Today Alaska could be described with almost equal accuracy as one of the most excitingly confusing and one of the most hopelessly declining economic areas under the American flag. The characterization will depend on your point of view and the length of your look into the future ...
The upward thrust of growth that carried Alaska from 1939 to the present levels of population and development was spent by about 1953. The remainder of the decade of the fifties saw Alaska engaged in a process of consolidation observable in the continuing growth of service industries, trade, communications, etc., and the elaboration of government services culminating in statehood. The campaign for statehood hid from popular attention the underlying shift in the economy. The dominant and dynamic element had become public enterprise, not private, and this was accompanied by a shift in the foundation from natural resources to construction and services.
The magnitude of the change extending between 1960 and 1961 can be gauged by comparing a few statistical benchmarks. Per capita personal income rose from $2,231 in 1950 to $2,735 in 1960 and $2,718 in 1961. But this was a period of generally rising incomes and inflation, and the change in Alaska has not kept pace with the rest of the United States. In 1950, Alaska's per capita income was 50 percent higher than the US average and 25 percent above that of the Far West ... In 1961, it was only 20 percent above the US and 1 percent above the Far West averages. Military personnel stationed in Alaska were reported at 50,000 as of July 1952 as compared with 33,000 on July 1, 1961. Average monthly employment covered by unemployment insurance remained constant ... but there were significant changes in the industrial composition. Construction showed the greatest drop, from 10,492 per month in 1951 to 5,432 in 1961. Manufacturing employment dropped slightly, despite an increase in pulp and lumber industrial employment, from 5,733 to 5,525 per month, and mining (including oil and gas) from 1,637 to 1,139. Distributive industries, on the other hand, grew in employment from 15,611 to 21,433 per month.
The output of products from natural resources either changed very little (in the case of fisheries, agriculture, furs, and minerals other than oil and gas) or increased importantly. The volume of timber reported as cut within the national forests rose from 50,221,000 board feet in fiscal year 1951 to 354,156,000 board feet in fiscal year 1961 ... Crude oil production rose from nothing to 6.1 million barrels for the calendar year 1961, and natural gas to a volume of 485 million cubic feet. The salmon fisheries showed definite signs of reversing the steady downward trends characteristic of the past decade and a half or more. From a record low of 147,278,000 in 1959, the 1961 catch rose to 283,000,000 pounds ...

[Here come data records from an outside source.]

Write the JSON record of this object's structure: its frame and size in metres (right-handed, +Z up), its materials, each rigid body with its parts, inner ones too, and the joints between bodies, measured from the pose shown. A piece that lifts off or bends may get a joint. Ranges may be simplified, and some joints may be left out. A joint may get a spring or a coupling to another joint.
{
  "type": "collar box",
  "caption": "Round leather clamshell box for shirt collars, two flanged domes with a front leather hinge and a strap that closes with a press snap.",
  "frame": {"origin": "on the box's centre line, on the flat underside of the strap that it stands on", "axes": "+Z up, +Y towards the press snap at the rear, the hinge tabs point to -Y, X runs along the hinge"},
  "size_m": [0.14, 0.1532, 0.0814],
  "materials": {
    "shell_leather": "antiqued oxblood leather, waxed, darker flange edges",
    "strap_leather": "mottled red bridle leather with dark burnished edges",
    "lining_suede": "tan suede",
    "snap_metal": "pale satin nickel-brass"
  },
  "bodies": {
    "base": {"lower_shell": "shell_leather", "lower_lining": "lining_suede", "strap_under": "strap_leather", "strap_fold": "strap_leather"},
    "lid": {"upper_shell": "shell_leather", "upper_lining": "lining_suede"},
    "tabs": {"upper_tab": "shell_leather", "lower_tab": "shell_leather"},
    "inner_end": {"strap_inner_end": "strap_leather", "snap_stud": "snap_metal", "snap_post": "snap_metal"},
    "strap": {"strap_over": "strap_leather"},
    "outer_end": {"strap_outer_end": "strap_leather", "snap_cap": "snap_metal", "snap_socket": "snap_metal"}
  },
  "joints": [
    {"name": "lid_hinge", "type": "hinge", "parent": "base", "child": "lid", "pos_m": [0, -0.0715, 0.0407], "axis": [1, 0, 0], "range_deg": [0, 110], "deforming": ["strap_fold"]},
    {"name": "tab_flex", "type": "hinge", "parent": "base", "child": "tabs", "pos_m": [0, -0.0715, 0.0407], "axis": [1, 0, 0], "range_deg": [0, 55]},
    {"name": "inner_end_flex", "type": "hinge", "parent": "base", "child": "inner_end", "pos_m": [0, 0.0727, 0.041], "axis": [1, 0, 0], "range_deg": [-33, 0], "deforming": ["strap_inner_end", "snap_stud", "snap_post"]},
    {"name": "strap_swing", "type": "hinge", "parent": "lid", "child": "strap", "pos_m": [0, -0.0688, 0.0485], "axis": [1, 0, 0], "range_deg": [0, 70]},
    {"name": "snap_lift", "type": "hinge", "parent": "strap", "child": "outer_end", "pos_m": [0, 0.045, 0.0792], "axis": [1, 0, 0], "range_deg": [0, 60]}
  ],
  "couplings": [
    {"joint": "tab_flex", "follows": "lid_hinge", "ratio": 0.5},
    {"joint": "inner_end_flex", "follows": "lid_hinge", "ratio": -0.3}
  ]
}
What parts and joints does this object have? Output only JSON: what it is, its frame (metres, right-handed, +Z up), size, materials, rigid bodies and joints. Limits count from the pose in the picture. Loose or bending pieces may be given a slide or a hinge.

It seems safe to assume that the 1960's will see a continuing reduction of the military-construction-government sources of growth and will reflect the inability of older patterns of development to provide a force sufficient to offset this. If one draws only upon the experience of the past, Alaska's immediate future appears to offer a downward readjustment in the superstructure of distributive industries and government services created during the last period of growth and a continuing substantial out-migration of population. This would not be Alaska's first such experience. Immediately following the granting of territorial status ... there followed two and a half decades of decline and stagnation. A new pattern of development had to be fabricated from new materials and new forces before growth resumed. Something of the same sort can happen today if, in looking for new materials, Alaska's natural resources are again considered as suitable for providing a basis for its economy, and the powers inherent in statehood are intelligently used in assuring the flexibility required to capitalize upon these known physical assets ...
We must be conscious of realities in the direction of our own affairs, and aware of the carry-over of irrational beliefs and attitudes which block a more objective approach to discovering or recognizing development opportunities and understanding development problems. There still exists a need to provide the means for more effectively collecting, organizing, interpreting, and disseminating facts in order that future policy might have a sounder basis than the clichés inherited from the past or the influence of narrow special interest groups, and in order that we be better informed in adopting attitudes and taking actions. There is a need for more direct planning by Alaskans ... There must be a more rational use of available capital, public and private, in the furtherance of these reformulated aims of development. The new state must manage its affairs and finances in such a manner that essential public investment in social capital is provided, that other programs serve or at least do not obstruct economic growth, and that the tax program is not a barrier to the inflow of needed private capital investment.
Extracted from The Future of Alaska: Economic Consequences of Statehood, by George W. Rogers.